## EXERCISE AIM
Reproduce the material in full, exactly as written.

>> Start DATA SEGMENT

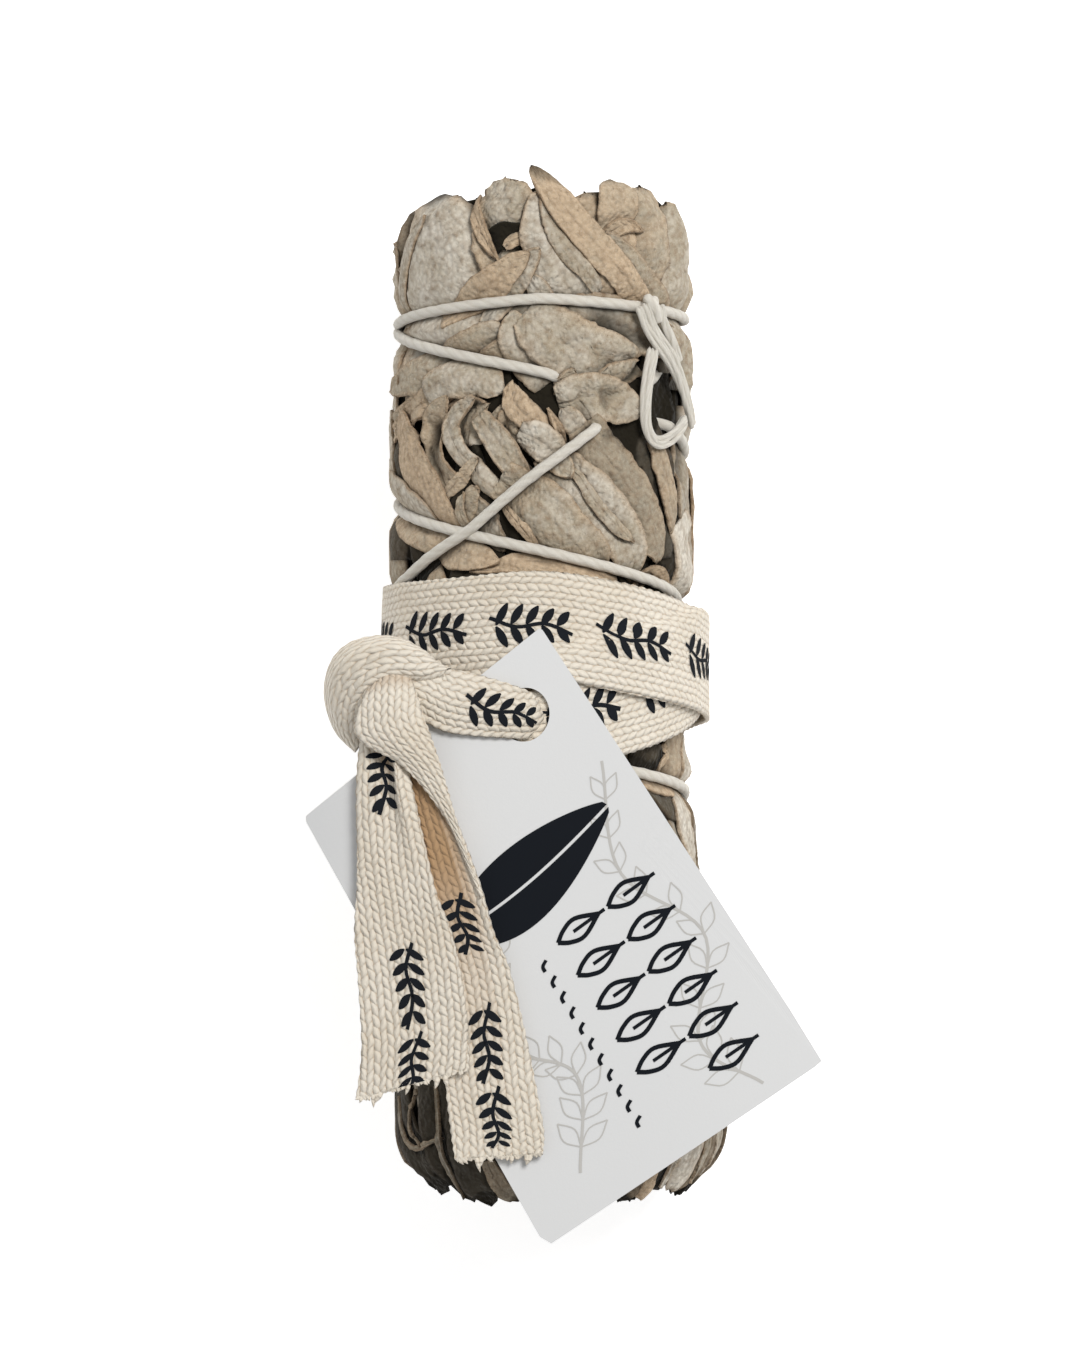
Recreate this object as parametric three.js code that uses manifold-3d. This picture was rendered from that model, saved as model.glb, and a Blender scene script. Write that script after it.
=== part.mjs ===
// A dried sage bunch that lies on its back: pressed leaves round woody stems, a criss-cross winding of
// twine, a wide cotton tape wound twice and knotted at the left, and a card tag threaded on the tape.
// Units are mm. +Y runs to the leaf tips, +Z is up, and the origin is on the surface that it lies on.
import * as THREE from 'three';
import { mergeVertices } from 'three/addons/utils/BufferGeometryUtils.js';
import Module from 'manifold-3d';

const wasm = await Module();
wasm.setup();

// Driving dimensions.
const topRadius = 21.3;
const buttRadius = 23.4;
const bandRadius = 22.9;
const restRadius = 23.2;
const axisHeight = 21.8;
const tapeWidth = 15;
const tapeThickness = 0.9;
const layerStep = 1.15;
const twineRadius = 1.0;
const coreDepth = 2.9;
const coreLow = -66.6;
const coreHigh = 58.7;
const bladeThickness = 1.0;
const cardThickness = 0.8;
const cardUnderside = 45.5;
const holeRadius = 3.7;
const gap = 0.3;

const rad = Math.PI / 180;
const lerp = THREE.MathUtils.lerp;

// Eases from 0 at a to 1 at b, also where a is the larger.
function smooth(a, b, v) {
  const t = THREE.MathUtils.clamp((v - a) / (b - a), 0, 1);
  return t * t * (3 - 2 * t);
}

// Seeded random numbers, so that the bunch is the same each time.
let seed = 4127;
function random(low = 0, high = 1) {
  seed = (seed * 16807) % 2147483647;
  return low + (high - low) * (seed / 2147483647);
}

// The bunch's axis drifts right towards the cut end, where it is also wider.
const axisX = (y) => -0.5 + 2.9 * smooth(12, 64, -y);
const radiusAt = (y) => topRadius + (buttRadius - topRadius) * smooth(12, 64, -y);

// A place at an angle from the top (towards +X), a distance from the axis and a station along it. The
// underside is pressed flat, outer layers lowest.
function place(angle, r, y) {
  const z = axisHeight + r * Math.cos(angle);
  const floor = Math.max(0, restRadius - r);
  return new THREE.Vector3(axisX(y) + r * Math.sin(angle), y, Math.max(z, floor));
}

// One closed solid of a geometry.
function solidOf(geometry) {
  const bare = geometry.clone();
  bare.deleteAttribute('normal');
  bare.deleteAttribute('uv');
  const merged = mergeVertices(bare, 1e-4);
  return new wasm.Manifold(new wasm.Mesh({
    numProp: 3,
    vertProperties: new Float32Array(merged.attributes.position.array),
    triVerts: new Uint32Array(merged.index.array),
  }));
}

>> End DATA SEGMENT

## TASK OUTPUT
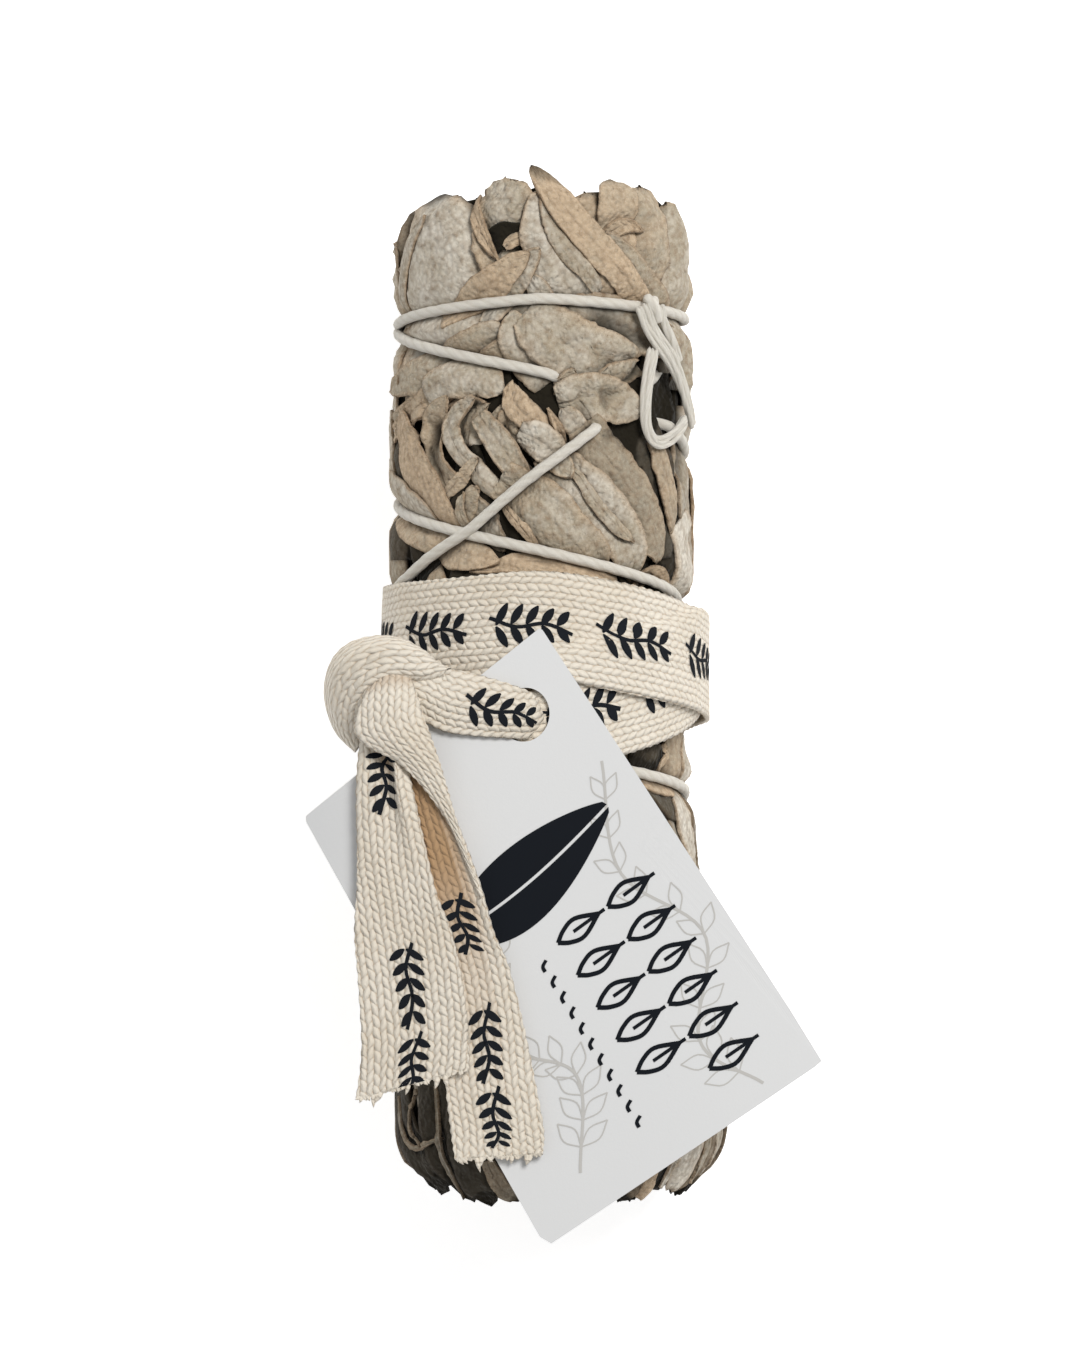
Recreate this object as parametric three.js code that uses manifold-3d. This picture was rendered from that model, saved as model.glb, and a Blender scene script. Write that script after it.
=== part.mjs ===
// A dried sage bunch that lies on its back: pressed leaves round woody stems, a criss-cross winding of
// twine, a wide cotton tape wound twice and knotted at the left, and a card tag threaded on the tape.
// Units are mm. +Y runs to the leaf tips, +Z is up, and the origin is on the surface that it lies on.
import * as THREE from 'three';
import { mergeVertices } from 'three/addons/utils/BufferGeometryUtils.js';
import Module from 'manifold-3d';

const wasm = await Module();
wasm.setup();

// Driving dimensions.
const topRadius = 21.3;
const buttRadius = 23.4;
const bandRadius = 22.9;
const restRadius = 23.2;
const axisHeight = 21.8;
const tapeWidth = 15;
const tapeThickness = 0.9;
const layerStep = 1.15;
const twineRadius = 1.0;
const coreDepth = 2.9;
const coreLow = -66.6;
const coreHigh = 58.7;
const bladeThickness = 1.0;
const cardThickness = 0.8;
const cardUnderside = 45.5;
const holeRadius = 3.7;
const gap = 0.3;

const rad = Math.PI / 180;
const lerp = THREE.MathUtils.lerp;

// Eases from 0 at a to 1 at b, also where a is the larger.
function smooth(a, b, v) {
  const t = THREE.MathUtils.clamp((v - a) / (b - a), 0, 1);
  return t * t * (3 - 2 * t);
}

// Seeded random numbers, so that the bunch is the same each time.
let seed = 4127;
function random(low = 0, high = 1) {
  seed = (seed * 16807) % 2147483647;
  return low + (high - low) * (seed / 2147483647);
}

// The bunch's axis drifts right towards the cut end, where it is also wider.
const axisX = (y) => -0.5 + 2.9 * smooth(12, 64, -y);
const radiusAt = (y) => topRadius + (buttRadius - topRadius) * smooth(12, 64, -y);

// A place at an angle from the top (towards +X), a distance from the axis and a station along it. The
// underside is pressed flat, outer layers lowest.
function place(angle, r, y) {
  const z = axisHeight + r * Math.cos(angle);
  const floor = Math.max(0, restRadius - r);
  return new THREE.Vector3(axisX(y) + r * Math.sin(angle), y, Math.max(z, floor));
}

// One closed solid of a geometry.
function solidOf(geometry) {
  const bare = geometry.clone();
  bare.deleteAttribute('normal');
  bare.deleteAttribute('uv');
  const merged = mergeVertices(bare, 1e-4);
  return new wasm.Manifold(new wasm.Mesh({
    numProp: 3,
    vertProperties: new Float32Array(merged.attributes.position.array),
    triVerts: new Uint32Array(merged.index.array),
  }));
}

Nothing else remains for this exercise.